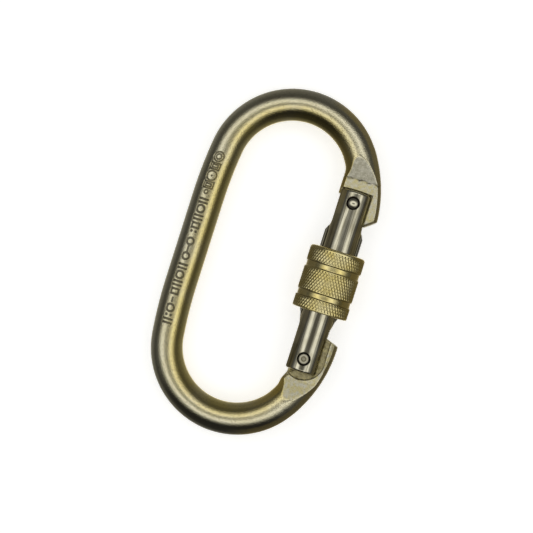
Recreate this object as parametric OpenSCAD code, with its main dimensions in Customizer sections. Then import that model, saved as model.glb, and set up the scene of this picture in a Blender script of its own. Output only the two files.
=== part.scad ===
// Steel oval carabiner with a screw sleeve that locks its gate. Lengths are millimetres.
// The ring is drawn flat in its own plane: spine at -X, gate at +X, nose at +Y, hinge at -Y.
// It is then laid down as it comes to rest, on its spine and its sleeve, so that plane leans a little.

/* [Ring] */
// Length over the two bends
overall_length = 109.2; // [90:0.1:132]
// Width over the spine and the nose, across the ring's own plane
overall_width = 57.2; // [47:0.1:70]
// Diameter of the bent round bar
bar_d = 10; // [8:0.1:12]
// How far the centres of the two bends sit towards the spine
bend_shift = 0.94; // [0.5:0.02:1.4]
// How much the bend radius falls short of the room between its centre and the spine
bend_ease = 0.86; // [0.5:0.02:1.2]
// Radius of the slow curve between the spine and each bend, to the bar's centreline
spine_shoulder_r = 140; // [90:1:200]
// Radius of the curve between each bend and the gate opening, to the bar's centreline
gate_shoulder_r = 37; // [30:0.5:50]

/* [Forged ends] */
// Thickness of the two milled tongues
tongue_t = 6.1; // [5.2:0.1:7.4]
// Thickness of the tongues where they are milled again, to stand between the gate's cheeks
neck_t = 4; // [3.6:0.1:4.8]
// Slope from the round bar down to each tongue, in degrees
ramp_angle = 16.2; // [13:0.1:20]
// Radius of the swelling inside each bend where the bar was forged wider
swell_r = 11.7; // [9:0.1:14.5]

/* [Gate] */
// Diameter of the turned gate
gate_d = 10.6; // [9.2:0.1:12.7]
// How far the two threaded ribs stand out from the gate's sides
rib_rise = 0.75; // [0.5:0.05:1.1]
// Thickness of those ribs
rib_t = 2.6; // [2:0.1:3.6]
// How far the gate's axis lies inside the centreline of the nose bar
gate_inset = 3.7; // [2.8:0.1:4.5]
// Distance from each end of the gate to that end of the ring
gate_end_room = 25.85; // [21.5:0.05:31.1]
// Diameter of the hinge rivet and the latch pin
pin_d = 3.2; // [2.6:0.1:3.9]
// Distance from the gate's nose end to the latch pin
latch_inset = 3.8; // [3.2:0.05:4.6]
// Distance from the gate's hinge end to the rivet
rivet_inset = 4.15; // [3.4:0.05:5]

/* [Gate spring] */
// Diameter of the plunger that the spring pushes against the hinge tongue
plunger_d = 4; // [3.4:0.1:4.8]
// Distance the plunger is pushed back for each radian the gate opens
cam_lift = 2; // [1.6:0.05:2.1]
// Angle that the gate opens, in degrees
gate_open = 28; // [20:1:34]
// Wire diameter of the spring
spring_wire = 0.6; // [0.4:0.05:0.75]

/* [Screw sleeve] */
// Diameter over the knurled bands
sleeve_d = 17.35; // [15:0.05:21]
// Length of the sleeve
sleeve_length = 19.65; // [16:0.05:23.6]
// Depth of the two plain grooves between the knurled bands
groove_depth = 0.33; // [0.2:0.01:0.45]

/* [Hidden] */
$fn = 96;

bar_r = bar_d / 2;
gate_r = gate_d / 2;
thread_r = gate_r + rib_rise;
pin_r = pin_d / 2;
sleeve_r = sleeve_d / 2;
tongue_half = tongue_t / 2;
neck_half = neck_t / 2;
past = 12;

// Centrelines in the plane of the ring.
nose_x = overall_width / 2 - bar_r;
spine_x = -nose_x;
gate_x = nose_x - gate_inset;
gate_length = overall_length - 2 * gate_end_room;
gate_half = gate_length / 2;
latch_y = gate_half - latch_inset;
rivet_y = rivet_inset - gate_half;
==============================
▶ **What you are asked to do**
Only the lines from the beginning of the material above through the line with "leans a little." are wanted; extract them exactly.

▶ **Output for this exercise**
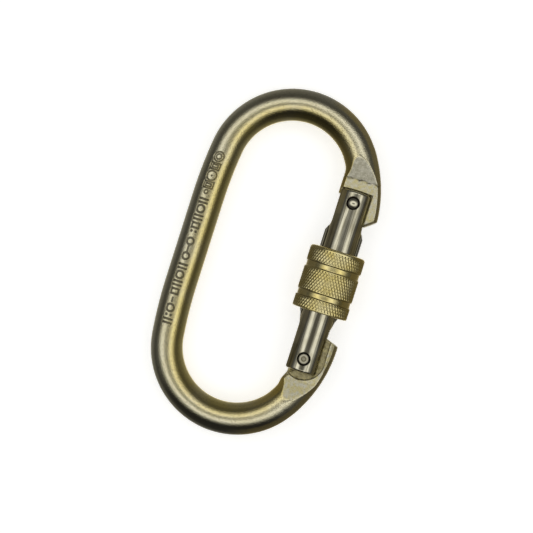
Recreate this object as parametric OpenSCAD code, with its main dimensions in Customizer sections. Then import that model, saved as model.glb, and set up the scene of this picture in a Blender script of its own. Output only the two files.
=== part.scad ===
// Steel oval carabiner with a screw sleeve that locks its gate. Lengths are millimetres.
// The ring is drawn flat in its own plane: spine at -X, gate at +X, nose at +Y, hinge at -Y.
// It is then laid down as it comes to rest, on its spine and its sleeve, so that plane leans a little.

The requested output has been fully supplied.